There are some weaker ones on here, though.  Tom Waits, who I'm usually a fan of, groans tiredly on "Jesus' Blood Never Failed Me Yet" with Gavin Bryars (whoever that hell that is.)  It sounds like a sound engineer pressed 'record' on the mixer, then got up and left the studio to go get some Thai take-out or whatever, leaving two old men napping behind in the mic-room.  Once and awhile these two old guys will talk or grumble in their sleep.  Feeling the yule yet?

Didn't think so.

I wanna punch these two in the f***ing face. . .
The third track on Side A of Disc 1, a song called 'Christmas Tree' by The Lovers, is probably the shittiest song on this entire album.  Unlike the rest of Disc 1, which is filled with rock and blues versions of Holiday favorites, this one sounds like some French cha-cha nonsense you'd hear in an art gallery or a really lame Euro-trash party where everyone's wearing black turtlenecks and drinking white wine.  I Wikipedia'd this band in order to uncover the origins of their shittiness, and discovered they're a premiere French band in the Neo-Burlesque music scene.  Yes, that's exactly what it sounds like.  And so it shouldn't be a surprise when the female singer whisper-coos the entire song, the chief lyric being the not-at-all-subtle "Can you show me your Christmas Tee?" It's beyond obvious by her highly suggestive, French voice that 'Christmas Tree' in this sense is a holly, jolly dick.

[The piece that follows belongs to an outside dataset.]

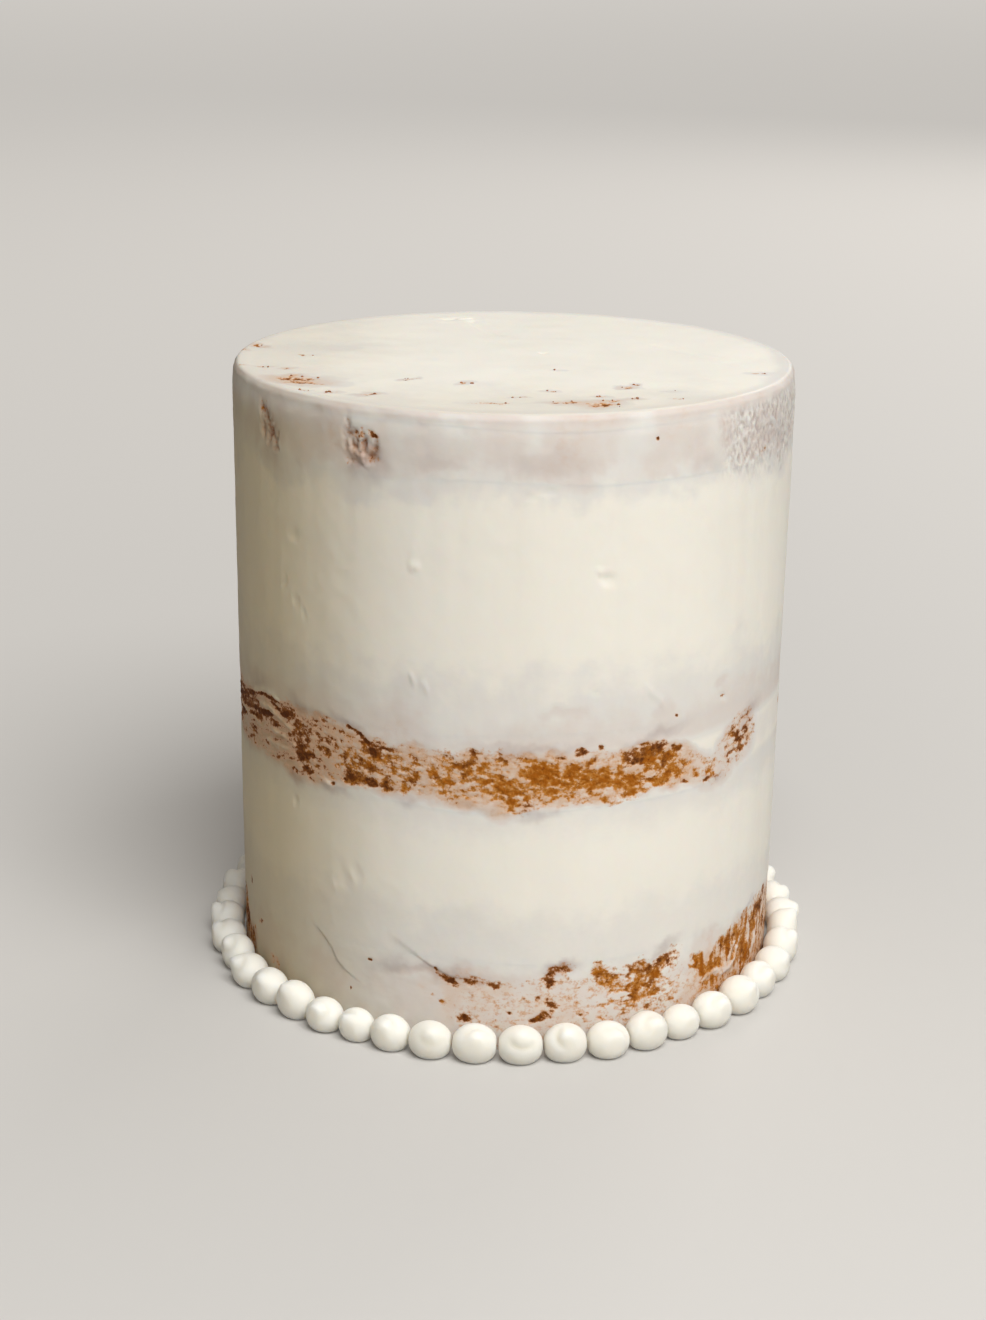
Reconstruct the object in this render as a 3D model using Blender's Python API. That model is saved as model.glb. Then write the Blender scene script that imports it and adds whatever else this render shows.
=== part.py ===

She wants to see your dick.  For Christmas.

The song is really jarring, both lyrically and musically (the style so out of place on a rock album), and consequently these Frogs torpedo this album by a solid two points all by themselves.  Goddamn it, France.  I'm highly considering taking a flathead screwdriver and just creating a giant scratch across this track of the record so no one has to ever hear it again.

"It's the biggest, most nicest Christmas Tree I've ever seen."  Shut up, you French whore.

VERDICT:  8/10 - Awesome (A bad-ass collection of rock, blues, soul, and classic R & B, presented on two, limited, colored LPs. . . and pulled down two points by some slutty, French cha-cha'er who wants to see your dick.)